The human hair geography professor
These type of women in Jand would not know what end of a pencil to set to paper but they are versed in human hair geography. Within 5 minutes of small talk, they will let you know the difference between Mongolian, Indian, Peruvian, Brazilian and even Vietnam Remy human hair. They have no idea who Vladimir Putin is but they can text you a thesis via BBM on the pros and cons of Russian Federation Remy, with directions to the nearest stockists. They are usually the ones with lopsided closure weaves who flick it at least 20 times per minute, twirling it in their fingers the rest of the time, as though they are a TV set and the human hair is some sort of antenna, without which they cannot function. To know for sure if you are dating a human hair geography professor, just get a female friend to tell her any of the following: a) I like your hair b) what hair is this?
The lecture will proceed, and you will now have to decide whether you want to be the lucky man who will grant a life-long scholarship to this Madam, to further her studies at the University of Human Hair.
The Gbogbonise dealer-user
In Jand, some women are similar to the Gbogbonise drugs that those sweaty men in buses sell as a cure for everything from impotence to poverty. These women are just as well-versed in the geography, alongside the economics of Human Hair. They have figured out that the best Brazilian hair comes from Chinese factories (even though both nations are continents away) and they are making a killing from the addicts below. You can expect to meet these type of women even before you do meet; they are the ones that tag your sisters, your friends and female relatives on their Facebook page (which usually have nothing but hundreds of stolen pictures of human hair). Her DP is usually “Munched” chats from satisfied customers, or of herself wearing the goods. She will dye the hair red, blue…all shades and stripes of humiliation and wear it all; anything for her clients. She has status messages on social media containing price quotes and when you do meet her, expect her to hold up your conversation while she texts quotes and takes calls from customers. Bros, I would advise you go for the Gbogbonise dealer-user –at least she pays her own way and so long as the sky is blue, this human hair business will continue to boom.

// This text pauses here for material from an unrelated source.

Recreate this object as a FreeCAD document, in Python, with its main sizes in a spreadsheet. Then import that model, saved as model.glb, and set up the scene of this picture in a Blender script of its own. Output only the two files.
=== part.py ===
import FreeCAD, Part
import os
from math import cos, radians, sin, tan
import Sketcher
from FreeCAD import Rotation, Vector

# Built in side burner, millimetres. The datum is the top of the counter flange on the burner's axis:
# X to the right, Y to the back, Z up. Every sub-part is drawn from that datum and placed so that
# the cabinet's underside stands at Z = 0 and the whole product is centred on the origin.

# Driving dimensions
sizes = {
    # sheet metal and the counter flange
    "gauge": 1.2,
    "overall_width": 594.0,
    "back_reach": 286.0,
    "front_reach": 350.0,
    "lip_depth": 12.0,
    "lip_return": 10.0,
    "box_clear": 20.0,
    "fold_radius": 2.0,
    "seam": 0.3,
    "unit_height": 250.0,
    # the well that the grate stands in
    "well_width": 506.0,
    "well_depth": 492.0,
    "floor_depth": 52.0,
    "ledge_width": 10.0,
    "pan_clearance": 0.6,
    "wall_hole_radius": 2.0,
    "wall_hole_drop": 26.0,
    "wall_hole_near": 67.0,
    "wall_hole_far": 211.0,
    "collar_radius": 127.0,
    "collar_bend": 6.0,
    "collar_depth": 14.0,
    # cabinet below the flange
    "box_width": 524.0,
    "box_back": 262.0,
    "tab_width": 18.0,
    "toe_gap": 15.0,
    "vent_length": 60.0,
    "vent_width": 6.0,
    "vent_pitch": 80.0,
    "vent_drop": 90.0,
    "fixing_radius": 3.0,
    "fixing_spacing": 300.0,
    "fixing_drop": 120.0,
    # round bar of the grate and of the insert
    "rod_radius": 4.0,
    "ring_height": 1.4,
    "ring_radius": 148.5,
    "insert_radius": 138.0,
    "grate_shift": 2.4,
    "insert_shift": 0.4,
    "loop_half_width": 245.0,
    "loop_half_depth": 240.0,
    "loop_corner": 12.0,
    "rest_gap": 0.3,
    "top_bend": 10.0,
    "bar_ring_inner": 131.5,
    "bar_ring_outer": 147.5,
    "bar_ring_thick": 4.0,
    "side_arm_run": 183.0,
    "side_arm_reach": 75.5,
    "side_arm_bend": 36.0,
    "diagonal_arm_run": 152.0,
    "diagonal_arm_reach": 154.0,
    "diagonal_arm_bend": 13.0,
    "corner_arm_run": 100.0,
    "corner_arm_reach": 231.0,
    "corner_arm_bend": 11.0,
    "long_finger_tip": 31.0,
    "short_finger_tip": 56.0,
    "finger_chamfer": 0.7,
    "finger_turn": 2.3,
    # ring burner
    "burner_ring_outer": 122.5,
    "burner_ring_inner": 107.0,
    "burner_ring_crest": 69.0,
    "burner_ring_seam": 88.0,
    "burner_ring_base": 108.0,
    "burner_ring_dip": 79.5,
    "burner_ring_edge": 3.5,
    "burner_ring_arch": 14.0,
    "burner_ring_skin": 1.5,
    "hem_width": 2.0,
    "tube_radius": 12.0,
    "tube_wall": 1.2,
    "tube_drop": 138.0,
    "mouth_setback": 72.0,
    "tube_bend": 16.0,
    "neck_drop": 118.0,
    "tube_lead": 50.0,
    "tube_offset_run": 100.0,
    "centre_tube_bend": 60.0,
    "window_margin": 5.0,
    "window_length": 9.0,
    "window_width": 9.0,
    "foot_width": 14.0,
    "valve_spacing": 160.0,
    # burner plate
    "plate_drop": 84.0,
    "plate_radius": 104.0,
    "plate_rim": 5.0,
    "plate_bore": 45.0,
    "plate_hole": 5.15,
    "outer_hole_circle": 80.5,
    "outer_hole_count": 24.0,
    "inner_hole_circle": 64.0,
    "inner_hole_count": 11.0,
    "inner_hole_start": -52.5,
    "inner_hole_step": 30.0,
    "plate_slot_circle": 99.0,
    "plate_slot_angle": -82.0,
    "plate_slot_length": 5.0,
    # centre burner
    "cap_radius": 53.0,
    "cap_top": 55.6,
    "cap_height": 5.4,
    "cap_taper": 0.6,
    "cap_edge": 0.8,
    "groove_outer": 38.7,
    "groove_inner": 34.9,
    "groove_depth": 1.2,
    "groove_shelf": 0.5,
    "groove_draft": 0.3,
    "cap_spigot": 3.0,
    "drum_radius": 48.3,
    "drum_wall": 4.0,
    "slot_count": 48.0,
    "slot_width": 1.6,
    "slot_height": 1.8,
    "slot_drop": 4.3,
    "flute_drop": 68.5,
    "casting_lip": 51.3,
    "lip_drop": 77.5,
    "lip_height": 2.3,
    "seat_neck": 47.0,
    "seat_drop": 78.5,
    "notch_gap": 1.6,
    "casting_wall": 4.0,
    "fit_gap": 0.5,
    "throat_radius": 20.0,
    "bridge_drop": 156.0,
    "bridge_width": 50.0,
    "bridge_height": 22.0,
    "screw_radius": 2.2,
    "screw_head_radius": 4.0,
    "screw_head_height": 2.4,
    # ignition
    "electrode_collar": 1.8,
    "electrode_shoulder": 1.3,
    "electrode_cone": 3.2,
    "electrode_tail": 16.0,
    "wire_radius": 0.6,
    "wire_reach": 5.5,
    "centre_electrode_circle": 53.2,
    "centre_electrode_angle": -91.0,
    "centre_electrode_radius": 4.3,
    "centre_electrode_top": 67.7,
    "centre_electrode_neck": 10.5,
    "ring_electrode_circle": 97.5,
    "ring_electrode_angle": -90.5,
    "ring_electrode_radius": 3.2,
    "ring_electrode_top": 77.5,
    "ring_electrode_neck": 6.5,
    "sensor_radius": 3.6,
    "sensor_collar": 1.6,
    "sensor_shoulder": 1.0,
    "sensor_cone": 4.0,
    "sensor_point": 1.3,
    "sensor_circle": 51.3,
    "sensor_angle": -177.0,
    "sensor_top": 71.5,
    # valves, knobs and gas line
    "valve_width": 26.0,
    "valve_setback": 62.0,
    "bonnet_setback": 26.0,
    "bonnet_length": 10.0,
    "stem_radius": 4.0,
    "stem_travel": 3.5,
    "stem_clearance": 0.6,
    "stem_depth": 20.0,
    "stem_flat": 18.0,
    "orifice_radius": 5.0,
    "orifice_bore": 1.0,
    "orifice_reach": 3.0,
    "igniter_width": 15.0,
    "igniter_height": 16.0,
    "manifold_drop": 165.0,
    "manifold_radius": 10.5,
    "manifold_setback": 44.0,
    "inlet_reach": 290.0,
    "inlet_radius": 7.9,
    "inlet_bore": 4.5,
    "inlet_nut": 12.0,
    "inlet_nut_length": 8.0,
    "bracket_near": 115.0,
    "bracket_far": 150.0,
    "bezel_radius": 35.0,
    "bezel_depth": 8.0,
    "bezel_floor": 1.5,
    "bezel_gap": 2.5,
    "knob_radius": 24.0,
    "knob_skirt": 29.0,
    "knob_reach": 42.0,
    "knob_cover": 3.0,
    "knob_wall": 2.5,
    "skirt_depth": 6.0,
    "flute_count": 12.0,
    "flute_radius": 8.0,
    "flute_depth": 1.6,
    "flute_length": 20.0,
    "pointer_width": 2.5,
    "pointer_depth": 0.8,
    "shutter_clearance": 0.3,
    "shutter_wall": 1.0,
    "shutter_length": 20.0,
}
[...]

This type of woman is just that; an addict with no limits. No, she won’t know where the hair came from, doesn’t care if it is Romanian-Yoruba hair or Croatian Remy…all she knows is if it is trending, she must have it (even if that means screwing your friend or your bank balance). The addict is often the one that fancies herself as a Nigerian descendant from Rapunzel; she is allergic to 16inches and wears up to 32 inches of the stuff, all the way past her buttocks. These women have a human hair stash the size of an African country’s GDP and also spend the money to make sure it is “laid” as we say in Jand. You can tell your human hair addict by the fact that only her Nigerian name/accent will give away the fact that it can’t be her hair. With the right mix of bleaching cream/contact lens/English accent/name the addict will have you eating out of her hands. The human hair addict comes with many advantages: an exotic beauty perpetually on your arm; a life-long supply of pictures in which her hair is never out of place, even when sweating in the Lagos heat and envy from other women. However, unless you have the means to support her substance abuse or you have the temperament to cope when she tells you she sent your monthly salary to someone in China for hair, I suggest you look elsewhere in this column for the woman of your dreams.

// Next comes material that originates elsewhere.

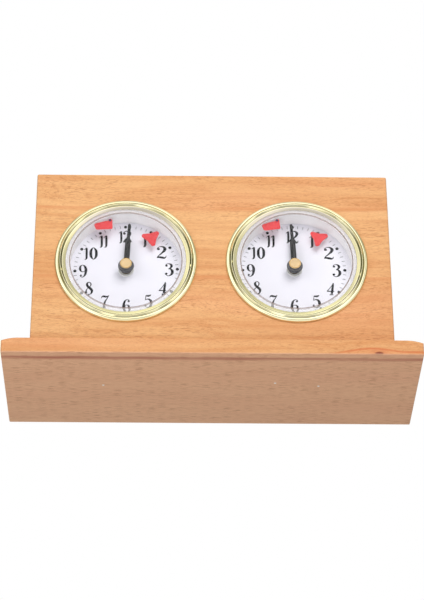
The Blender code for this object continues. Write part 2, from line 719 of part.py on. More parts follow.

These types of women would be human hair addicts but they have no Naira, much less Sterling to their raggedy names. These Naija babes are to be found all over YouTube, begging for free goods from human hair companies in China and America which they will then sew on their own heads and advertise in a video. This is how they get their fix, flitting from company to company, and most have been known to also veer into cosmetics, clothing and possibly underwear.
This is one lady you must run from because even though her hair is laid and blended even though she looks the business and speaks “phonay” like butter wouldn’t melt…she is a freeloader. An Onigbese who needs credit like Kegites need palmwine. These types are the ones who get sent free hair but are so paranoid, they always accuse stylists of stealing their human hair on the few occasions they can afford to go to a salon. Bros, these ones fit build house for Naija and you no go know. You have been warned.
The novice wannabe
At the bottom of the human hair hustle is the novice, who buys “human hair” from dingy Asian shops in Jand and bids for used hair on Ebay. The novice wannabe is skint, shrewd or just plain clueless about this human hair business but she makes an effort, within her means. The problem is she always falls short, after all, in this business you get what you pay/don’t pay for.

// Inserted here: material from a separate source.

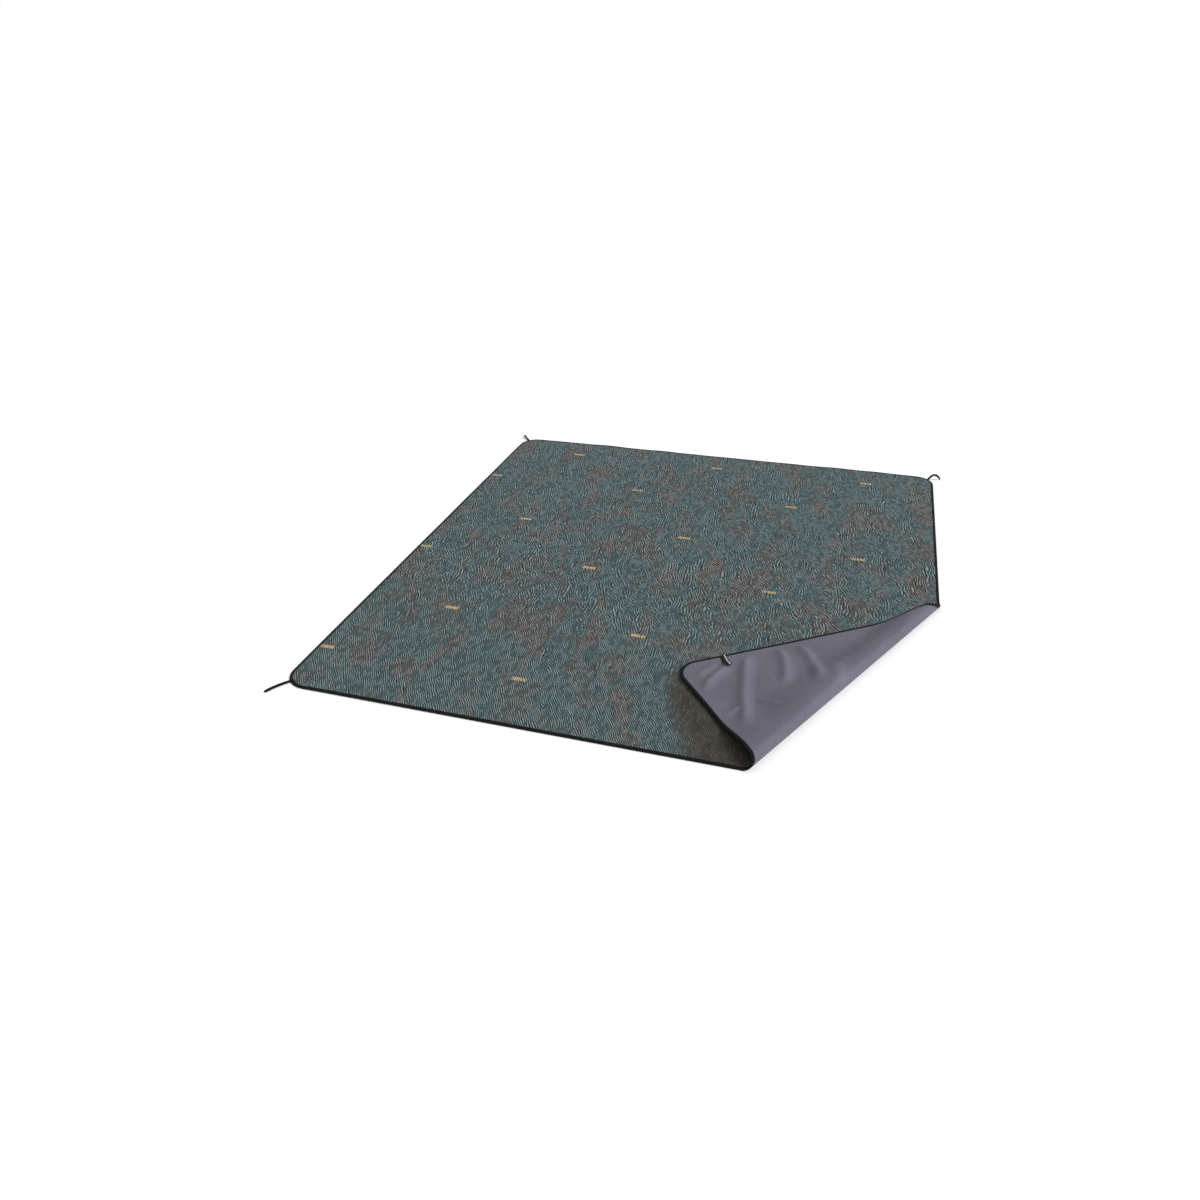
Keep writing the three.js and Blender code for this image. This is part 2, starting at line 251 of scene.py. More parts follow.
class Shader:
    """A material whose nodes are added one at a time. Inputs are values or other nodes' outputs."""

    def __init__(self, name, roughness):
        self.material = bpy.data.materials.new(name)
        self.material.use_nodes = True
        self.tree = self.material.node_tree
        self.surface = self.tree.nodes["Principled BSDF"]
        self.surface.inputs["Roughness"].default_value = roughness
        self.surface.inputs["Specular IOR Level"].default_value = 0.2

    def add(self, kind, inputs, output=0, **settings):
        made = self.tree.nodes.new("ShaderNode" + kind)
        for key, value in settings.items():
            setattr(made, key, value)
        for key, value in inputs.items():
            self.put(made.inputs[key], value)
        return made.outputs[output]

    def put(self, socket, value):
        if isinstance(value, bpy.types.NodeSocket):
            self.tree.links.new(value, socket)
        else:
            socket.default_value = value

    def sheet_place(self):
        """The point's place in the flat sheet, so that a pattern runs on across every seam and fold."""
        return self.add("Attribute", {}, output=1, attribute_name="flat")

    def attribute(self, name):
        return self.add("Attribute", {}, output=2, attribute_name=name)

    def stretched(self, vector, scale, turn=0.0):
        return self.add("Mapping", {"Vector": vector, "Rotation": (0, 0, turn), "Scale": scale})

    def noise(self, vector, scale, detail, distortion=0.0):
        inputs = {"Vector": vector, "Scale": scale, "Detail": detail, "Distortion": distortion}
        return self.add("TexNoise", inputs)

    def math(self, operation, first, second=0.0, third=0.0):
        return self.add("Math", {0: first, 1: second, 2: third}, operation=operation)

    def band(self, value, low, high, low_value=0.0, high_value=1.0):
        inputs = {0: value, 1: low, 2: high, 3: low_value, 4: high_value}
        return self.add("MapRange", inputs, interpolation_type="SMOOTHSTEP")

    def strokes(self, place, pitch, lean):
        """Rows of short bent strokes, `pitch` apart along x: 0 between them to 1 on them.
        lean is how far they go along -x for each step along y."""
        split = self.add("SeparateXYZ", {0: place}).node
        leaning = self.math("MULTIPLY_ADD", split.outputs[1], lean, split.outputs[0])
        bend = self.noise(self.stretched(place, (1.0, 0.6, 1.0)), 32.0, 2.0)
        turns = self.math("MULTIPLY_ADD", leaning, 1 / pitch, self.math("MULTIPLY", bend, 2.6))
        wave = self.math("SINE", self.math("MULTIPLY", turns, 2 * math.pi))
        breaks = self.noise(self.stretched(place, (1.0, 0.5, 1.0), lean), 85.0, 1.0)
        strength = self.band(breaks, 0.36, 0.58, 0.1, 1.0)
        return self.math("MULTIPLY_ADD", wave, self.math("MULTIPLY", strength, 0.5), 0.5)

    def mix(self, share, first, second, blend="MIX"):
        inputs = {0: share, 6: first, 7: second}
        return self.add("Mix", inputs, output=2, data_type="RGBA", blend_type=blend)

    def colour(self, value):
        self.put(self.surface.inputs["Base Color"], value)

    def bump(self, height, distance, strength):
        inputs = {"Height": height, "Distance": distance, "Strength": strength}
        self.put(self.surface.inputs["Normal"], self.add("Bump", inputs))

    def weave(self, vector, pitch):
        """Crossed threads: 0 between threads to 2 where they stand highest."""
        split = self.add("SeparateXYZ", {0: vector}).node
        waves = []
        for axis in (0, 1):
            turns = self.math("MULTIPLY", split.outputs[axis], 2 * math.pi / pitch)
            waves.append(self.math("ABSOLUTE", self.math("SINE", turns)))
        return self.math("ADD", waves[0], waves[1])


# Printed marks: plain bars in two lattices that are offset from each other.
MARK_LENGTH = 50 * MM
MARK_WIDTH = 16 * MM
MARK_PITCH_X = 685.8 * MM
MARK_PITCH_Y = 744.2 * MM
MARK_STARTS = ((-963.5 * MM, -877.2 * MM), (-664.8 * MM, -538.8 * MM))


def mark_mask(shader, place):
    """1 inside the printed bars."""
    split = shader.add("SeparateXYZ", {0: place}).node
    masks = []
    for start_x, start_y in MARK_STARTS:
        inside = []
        sides = ((start_x, MARK_PITCH_X, MARK_LENGTH), (start_y, MARK_PITCH_Y, MARK_WIDTH))
        for axis, (start, pitch, size) in enumerate(sides):
            moved = shader.math("ADD", split.outputs[axis], pitch * 4.5 - start)
            wrapped = shader.math("MODULO", moved, pitch)
            middle = shader.math("ABSOLUTE", shader.math("SUBTRACT", wrapped, pitch / 2))
            inside.append(shader.band(middle, size / 2 - 1 * MM, size / 2 + 1 * MM, 1.0, 0.0))
        masks.append(shader.math("MULTIPLY", inside[0], inside[1]))
    return shader.math("MAXIMUM", masks[0], masks[1])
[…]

Nevertheless, the novice wannabe is a ride waiting to be pimped. Show her the finer things in life, starting with her hair and she will remain loyal. But pimp with care because…all Naija women in Jand are just one purchase away from the blurred lines of this human hair hustle. Today’s novice wannabe on your hands may be tomorrow’s Human Hair addict so shine your eyes and…help me find that crowbar. Yes, the one I use for extricating my tongue from my cheek.